An important question is what was the aging stage of the bees used in our study. We used the workers starting their outside-hive activity, which happens just at their age of 19–21 days. Therefore, they must have already been showing some signs of aging.

One of the most serious challenges for honeybees seems to be their coping with isolation from the colony. To the best of our knowledge there are no reports concerning the effect of the isolation on aging of bees. Surely, they need physical contacts with the family members and with chemical stimuli from them to keep proper functions of their nervous system and to survive. The social stimulation is necessary to keep precise nestmate recognition in adult ants Camponotus fellah isolated of the colony (Boulay and Lenoir 2001). The experimental isolation caused a decrease in the intraspecies allocolonial aggression while interspecies aggression remained constant. A decrease in allocolonial aggression could probably be due to a decrease in general aggressiveness of the isolated individuals, which is stimulated in worker-worker interactions through pheromonal and physical communications. The social deprivation might also reduce the insects’ ability to recognize their nestmates and to distinguish them from aliens. If so, a question arises whether such an olfactory deprivation could affect also other sensory modalities, for instance mechano- or thermoreception. Unfortunately, there are no data concerning this topic.
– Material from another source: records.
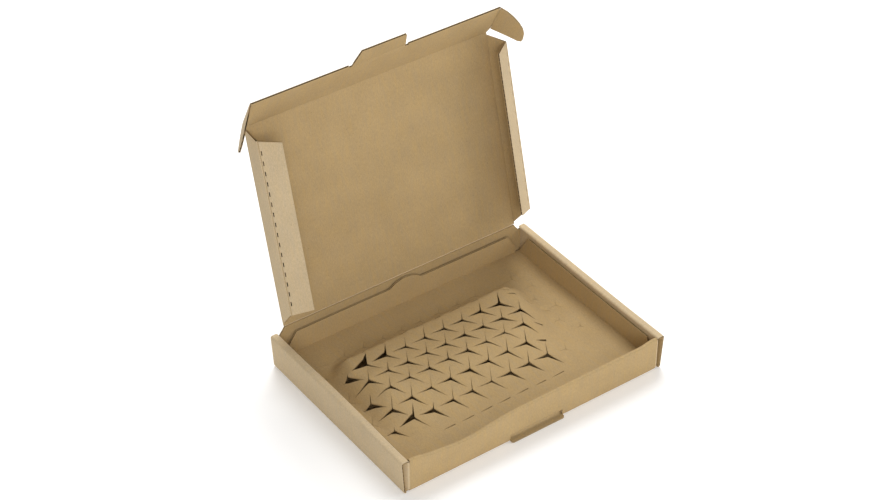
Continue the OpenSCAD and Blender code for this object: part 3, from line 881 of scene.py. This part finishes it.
# The camera and mirrors see white, the light itself is softer
path_node = wt.nodes.new("ShaderNodeLightPath")
blend_node = wt.nodes.new("ShaderNodeMixShader")
seen = wt.nodes.new("ShaderNodeMath")
seen.operation = "MAXIMUM"
wt.links.new(path_node.outputs["Is Camera Ray"], seen.inputs[0])
wt.links.new(path_node.outputs["Is Glossy Ray"], seen.inputs[1])
wt.links.new(seen.outputs[0], blend_node.inputs[0])
wt.links.new(soft.outputs[0], blend_node.inputs[1])
wt.links.new(white.outputs[0], blend_node.inputs[2])
wt.links.new(blend_node.outputs[0], out.inputs[0])


def area(name, place, size, power, colour=(1, 1, 1)):
    """A round lamp that looks at the box."""
    lamp = bpy.data.lights.new(name, "AREA")
    lamp.shape = "DISK"
    lamp.size = size
    lamp.energy = power
    lamp.color = colour
    obj = bpy.data.objects.new(name, lamp)
    bpy.context.scene.collection.objects.link(obj)
    obj.location = place
    obj.rotation_mode = "QUATERNION"
    obj.rotation_quaternion = (BOX_MIDDLE - Vector(place)).to_track_quat("-Z", "Y")


BOX_MIDDLE = Vector((0, 0, 0.06))
area("right", (1.5, -0.7, 0.8), 0.9, 8.0, (1.0, 0.99, 0.975))
area("back", (0.45, 0.75, 1.25), 1.1, 18.0)
area("front", (-0.75, -1.6, 0.85), 1.0, 15.0, (1.0, 0.985, 0.96))

# The photograph's camera: the point that it looks at, its direction and distance
LOOK_AT, AZIMUTH, ELEVATION, DISTANCE = Vector((0.05972, 0.11807, 0.0)), -35.73, 37.94, 1.67823

cam_data = bpy.data.cameras.new("camera")
cam_data.lens = 93.48
cam_data.sensor_width = 36
cam_data.clip_start, cam_data.clip_end = 0.05, 30
cam = bpy.data.objects.new("camera", cam_data)
bpy.context.scene.collection.objects.link(cam)
az, el = math.radians(AZIMUTH), math.radians(ELEVATION)
back = Vector((math.sin(az) * math.cos(el), -math.cos(az) * math.cos(el), math.sin(el)))
cam.location = LOOK_AT + back * DISTANCE
cam.rotation_mode = "QUATERNION"
cam.rotation_quaternion = (-back).to_track_quat("-Z", "Y")
bpy.context.scene.camera = cam
bpy.context.scene.view_settings.view_transform = "Standard"
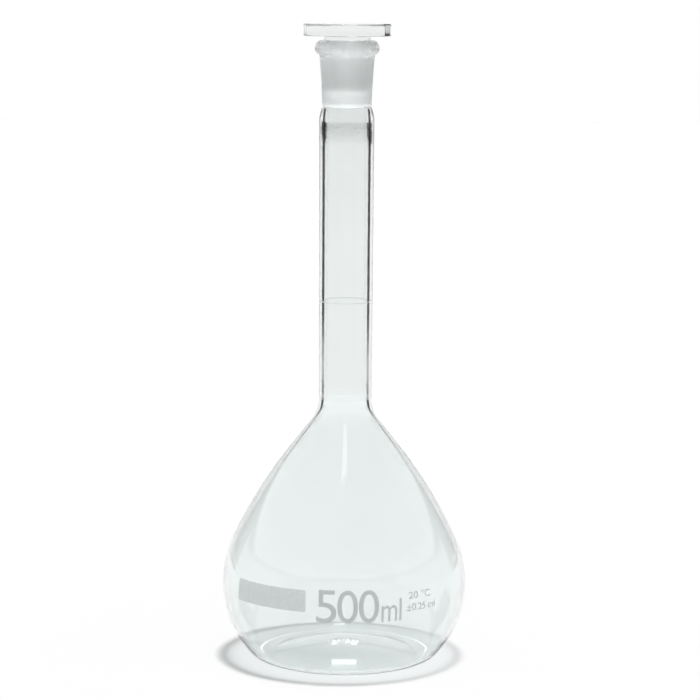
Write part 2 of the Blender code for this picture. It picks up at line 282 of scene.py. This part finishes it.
# ---------------------------------------------------------------- stopper
PLUG_CLEARANCE = 0.00005    # less than the CAD's gap, so that the ground surfaces look seated
PLUG_FOOT_HEIGHT = box("stopper_plug")[0][2]
PLUG_FOOT_ROUND = 0.0008
PLUG_FAN_RADIUS = 0.0005    # innermost ring of the plug's flat foot
SHANK_RADIUS = 0.0096
SHANK_START_HEIGHT = 0.2594
SHANK_FILLET = (0.0004, 0.0003)         # width and height of the small flare under the head
HEAD_BOTTOM_HEIGHT, HEAD_TOP_HEIGHT = (corner[2] for corner in box("stopper_head"))
HEAD_CORNER_RADIUS = 0.0191
HEAD_CORNER_ROUND = 0.0090  # rounder than the CAD's
HEAD_TURN = 8.5             # degrees that the octagon is turned about the axis
HEAD_SIDE_COUNT = 8
HEAD_TOP_ROUND = 0.0006
HEAD_BOTTOM_ROUND = 0.0005
HEAD_SHARP_ANGLE = 50       # degrees between faces from which an edge of the stopper looks sharp


def octagon(apothem, corner_round):
    """Radius of a round-cornered octagon for each column."""
    half = math.pi / HEAD_SIDE_COUNT
    from_middle = (COLUMN_ANGLES - math.radians(90 + HEAD_TURN) + half) % (2 * half) - half
    flat = np.arctan((apothem - corner_round) * math.tan(half) / apothem)
    corner_centre = (apothem - corner_round) / math.cos(half)
    from_corner = half - np.abs(from_middle)
    rounded = corner_centre * np.cos(from_corner) + np.sqrt(
        np.maximum(corner_round ** 2 - (corner_centre * np.sin(from_corner)) ** 2, 0))
    return np.where(np.abs(from_middle) <= flat, apothem / np.cos(from_middle), rounded)


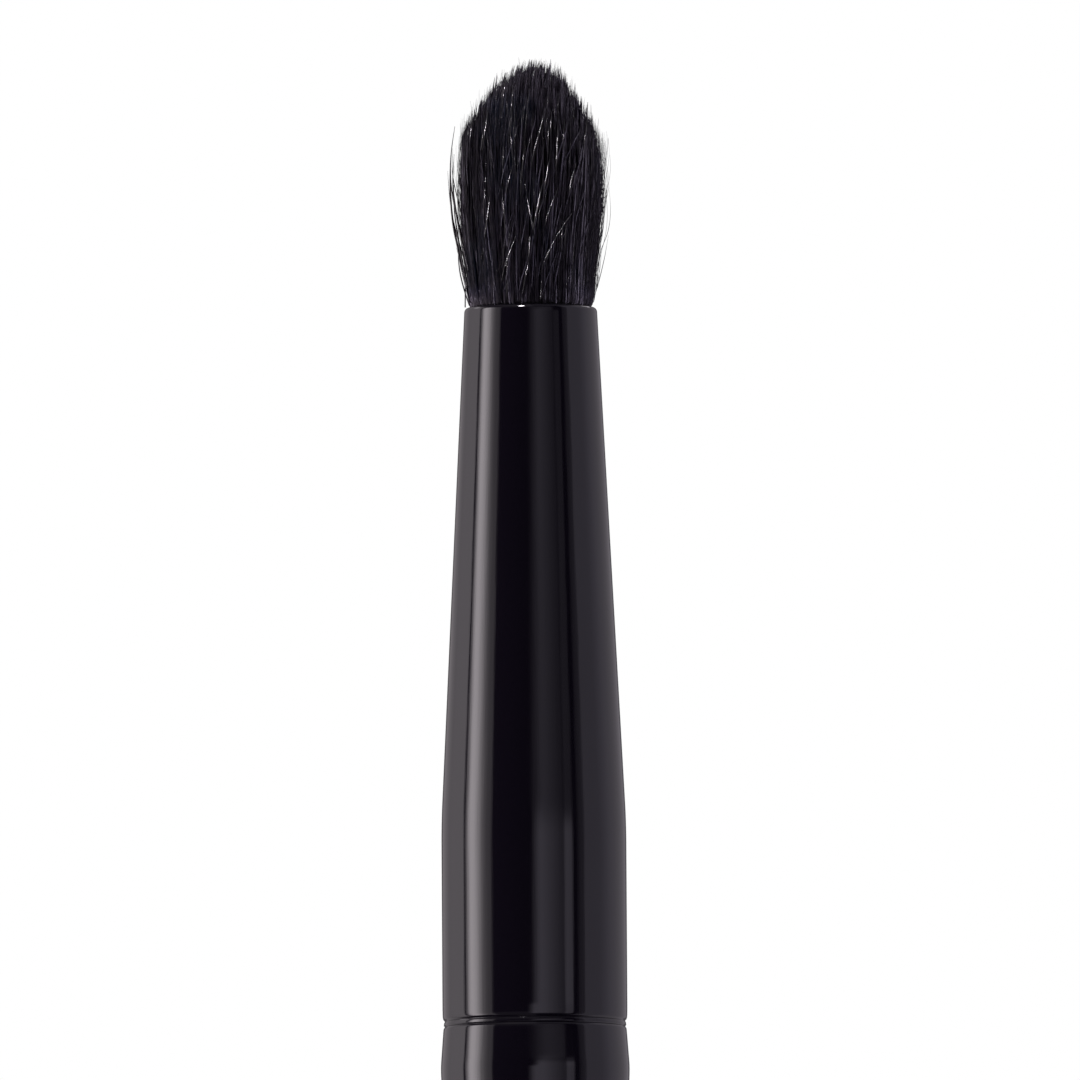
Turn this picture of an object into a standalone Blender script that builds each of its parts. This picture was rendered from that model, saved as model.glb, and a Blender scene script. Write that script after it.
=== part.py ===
"""Eyeliner and smudge brush: a domed hair tuft in a long tapered ferrule on a turned wooden handle.

The brush stands on its butt end: +Z runs along its axis from the handle to the hair tip, and the origin is the
centre of the handle's butt face. All driving dimensions are in millimetres and are turned into metres once, in mm().
"""

import math

import bmesh
import bpy

# ---------------------------------------------------------------- driving dimensions, in millimetres

SIDES = 40  # facets round each turned piece, a multiple of four so that the full radius lies on X and Y

HANDLE_LENGTH = 124.42  # butt face to the shoulder under the ferrule
SHOULDER_GAP = 0.08  # the fine dark line between the shoulder and the ferrule's hem
FERRULE_LENGTH = 32.70
TUFT_EXPOSED = 10.80  # ferrule lip to the hair tip
OVERALL_LENGTH = HANDLE_LENGTH + SHOULDER_GAP + FERRULE_LENGTH + TUFT_EXPOSED  # 168.00

# handle
BUTT_FLAT_R = 1.60
BUTT_EDGE_R = 1.05  # rounding between the butt face and the side
BUTT_SIDE_R = BUTT_FLAT_R + BUTT_EDGE_R
SHOULDER_R = 4.12
SHOULDER_EDGE = 0.10
CREST_R = 4.28
CREST_DROP = 2.00  # from the shoulder down to the handle's widest point
TENON_R = 3.60
TENON_LENGTH = 12.00
TENON_CHAMFER = 0.60
TENON_GROOVE_DEPTH = 0.14  # glue keys turned into the tenon
TENON_GROOVES = (3.4, 5.6, 7.8)  # heights above the shoulder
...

Placing the home beeswax in the gradient chamber in its region being hostile to bees, i.e., at a temperature of 9 °C, was clearly a conflict situation between two motivations: the abovementioned distinct preference for the own colony odor and thermal preference of the insects. For an unknown reason, the conflict resulted in a desynchronization of the daily rhythm of selected ambient temperatures in this group of bees in comparison with that recorded in control bees or in those exposed to the odor scattered over the full length of the gradient chamber. In this particular group, the highest daily temperature was recorded at the beginning of the light phase instead of reaching the maximum value in the early afternoon (see Figure 5a). Extremely difficult to explain is also desynchronization of the rhythm of selected ambient temperature in the abovementioned group in comparison with that of locomotor activity in the same group, which, in turn, exactly paralleled the oscillations in the remaining groups (see Figure 5b).

In our future experiments concerning effects of the isolation stress on aging of worker bees, we would like to test the impact of social pheromones, such as the alarm pheromone and queen’s odor, as well as effects of various diets on thermal behavior, motor activity, muscle glycogen content, and life-span of the insects.